Confused? You should be. The narrative loosely ties the songs together, but just barely, and only if you don't think about it.

Some of the songs were older pieces Zappa used in other contexts. Lucille Has Messed My Mind Up was originally recorded for Jeff Simmons' solo album of the same name, and credited to Zappa under the pseudonym "La Marr Bruister". Stick It Out was part of the sofa routine played on tour during the Flo & Eddie years. And Dong Work For Yuda was originally written about John Smothers, that bald guy who protected Zappa on stage for most of the seventies and eighties. Look for the a capella version, it's much funnier.

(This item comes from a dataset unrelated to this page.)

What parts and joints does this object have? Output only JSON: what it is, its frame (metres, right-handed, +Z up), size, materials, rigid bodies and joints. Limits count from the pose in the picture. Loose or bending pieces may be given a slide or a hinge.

The album contains a lot of filler, simple riffs for Ike Willis to sing over, or Frank to solo over. Surprisingly, one of his best solos is one of these. Watermelon In Easter Hay became one of the few songs Frank didn't want anyone else to play, as he held it so dear.

Most of the vocal songs are simple, but very well played tunes. The only really impressive composition comes in short bursts in Fembot In A Wet T-Shirt, Why Does It Hurt When I Pee? and Keep It Greasey.

This is by no means a great album, but it has some value. I wouldn't recommend this as a starter to a Zappa newbie, unless they really like sexual humor.